Incident Severity Levels
P0 - Critical
- Impact: Service completely down or major functionality unavailable
- Response: Immediate, all-hands
- Communication: Every 30 minutes
- Examples: Complete outage, data loss, security breach
P1 - High
- Impact: Significant degradation affecting many users
- Response: Immediate, primary on-call
- Communication: Every hour
- Examples: Elevated error rates, slow response times
P2 - Medium
- Impact: Minor degradation or single component affected
- Response: Next business day
- Communication: Daily updates
- Examples: Single region issue, non-critical feature down
P3 - Low
- Impact: No user impact yet, potential future issue
- Response: Track in backlog
- Communication: Async
- Examples: Monitoring gaps, capacity warnings
Incident Response Process
1. Detection
Alert fires → On-call acknowledges → Initial assessment
2. Triage
- Assess severity
- Page additional responders if needed
- Establish incident channel
- Assign incident commander
3. Mitigation
- Identify mitigation options
- Execute fastest safe mitigation
- Monitor for improvement
- Escalate if not improving
4. Resolution
- Verify service health
- Communicate resolution
- Document actions taken
- Schedule postmortem
5. Follow-up
- Conduct postmortem
- Identify action items
- Track completion
- Update runbooks
Incident Roles
Incident Commander (IC)
- Owns incident response
- Makes decisions
- Coordinates responders
- Manages communication
- Declares incident resolved
Operations Lead
- Executes technical remediation
- Proposes mitigation strategies
- Implements fixes
- Tests changes
Communications Lead
- Updates status page
- Posts to incident channel
- Notifies stakeholders
- Prepares external messaging
Planning Lead
- Tracks action items
- Takes detailed notes
- Monitors responder fatigue
- Coordinates shift changes
Communication Templates
Initial Notification
🚨 INCIDENT DECLARED - P0
Service: API Gateway
Impact: All API requests failing
Started: 2024-01-15 14:23 UTC
IC: @alice
Status Channel: #incident-001
Current Status: Investigating
Next Update: 30 minutes
Status Update
📊 INCIDENT UPDATE #2 - P0
Service: API Gateway
Elapsed: 45 minutes
Progress: Identified root cause as database connection pool exhaustion.

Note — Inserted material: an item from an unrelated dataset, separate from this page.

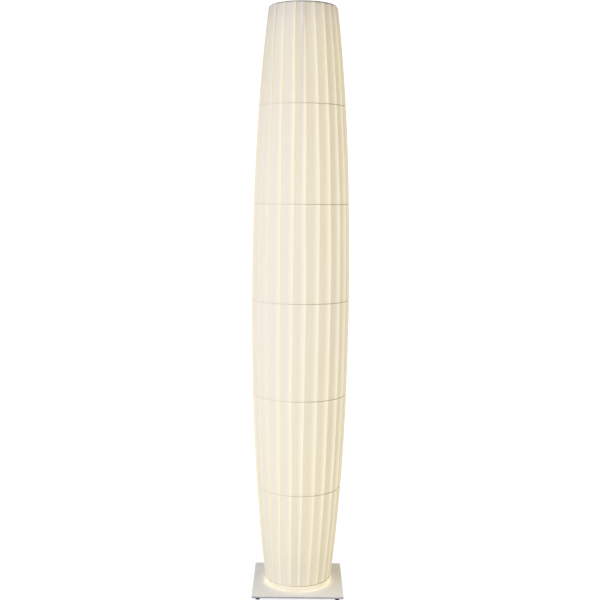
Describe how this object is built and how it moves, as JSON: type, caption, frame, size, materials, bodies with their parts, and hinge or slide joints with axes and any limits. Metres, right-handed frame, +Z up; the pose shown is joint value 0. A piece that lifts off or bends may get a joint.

Mitigation: Increasing pool size and restarting services.
ETA to Resolution: 15 minutes
Next Update: 15 minutes or when resolved
Resolution Notice
✅ INCIDENT RESOLVED - P0
Service: API Gateway
Duration: 1h 12m
Impact: 100% of API requests failed
Resolution: Increased database connection pool and restarted services.
Next Steps:
- Postmortem scheduled for tomorrow 10am
- Monitoring for recurrence
- Action items being tracked in #incident-001
Blameless Postmortem
Template
# Incident Postmortem: API Outage 2024-01-15
## Summary
On January 15th, our API was completely unavailable for 72 minutes due to
database connection pool exhaustion.
## Impact
- Duration: 72 minutes (14:23 - 15:35 UTC)
- Severity: P0
- Users Affected: 100% of API users (~50,000 requests failed)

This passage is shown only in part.